Okay, here we go.

When m1 is at the top of m2 we know that the y component of the velocity of m1 is 0 m/s. At this point in time the horizontal component of m1's velocity must be the same as the velocity of m2, because m1 is about to change direction relative to the motion of m2. Now, m1's momentum is not conserved in the y direction but it is conserved in the x, so we have at this point in time:

$\displaystyle m_2u = m_1 v + m_2 v$

(The velocity of m1 is all in the x direction at this point, so I'm just calling the x component of v1, v.)

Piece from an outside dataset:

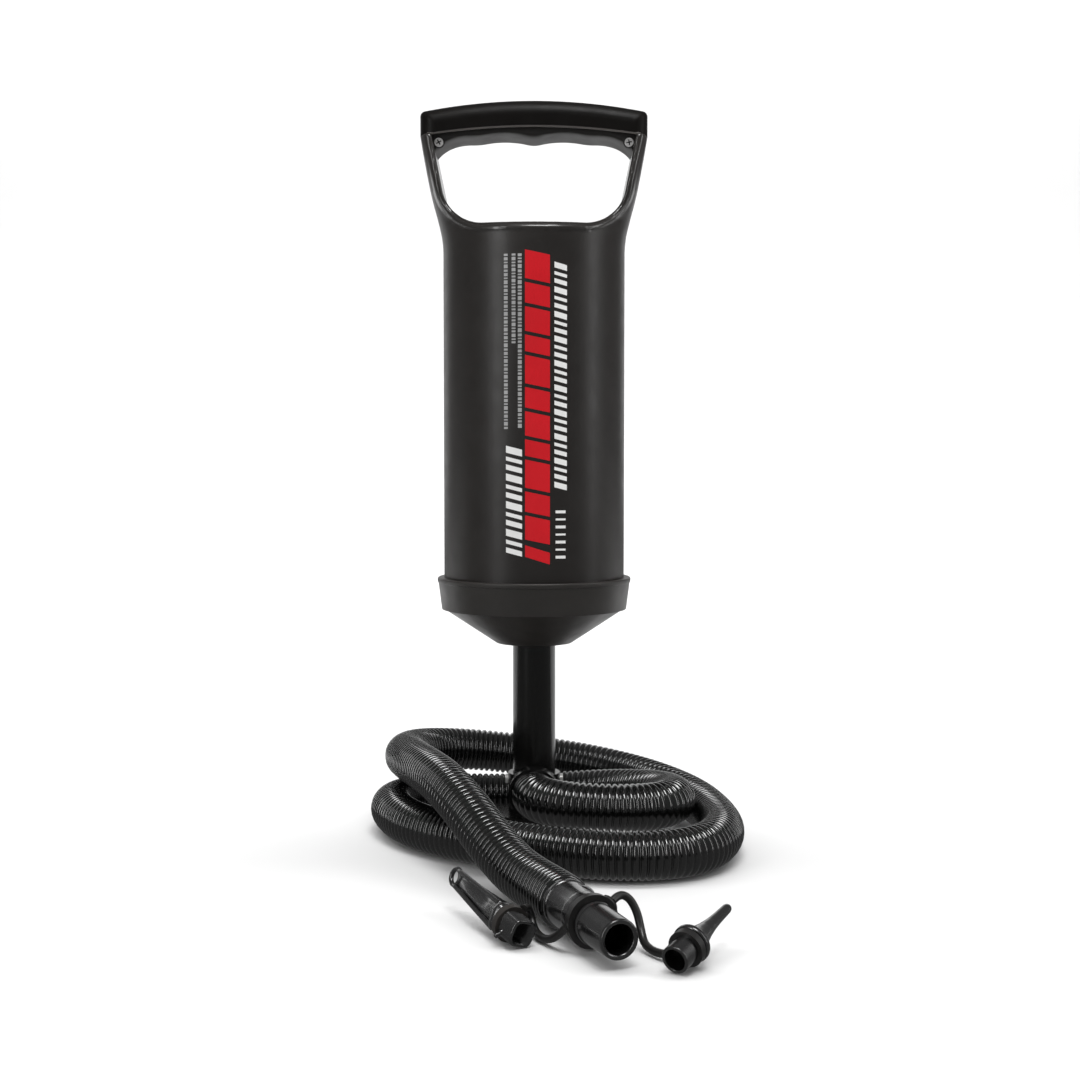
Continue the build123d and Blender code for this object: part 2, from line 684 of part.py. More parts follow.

We also know that energy is conserved, so when m1 reaches it's max height we have that

$\displaystyle \frac{1}{2}m_2u^2 = \frac{1}{2}m_1v^2 + \frac{1}{2}m_2v^2 + m_1gh$

So using the momentum equation we get

$\displaystyle v = \frac{m_2u}{m_1 + m_2}$

and plugging this into the energy equation:

$\displaystyle \frac{1}{2}m_2u^2 = \frac{1}{2}(m_1 + m_2) \left ( \frac{m_2u}{m_1 + m_2} \right ) ^2 + m_1gh$

$\displaystyle \frac{1}{2}m_2u^2 = \frac{1}{2} \left ( \frac{m_2^2}{m_1 + m_2} \right ) u^2 + m_1gh$

which you can solve for u from there.

-Dan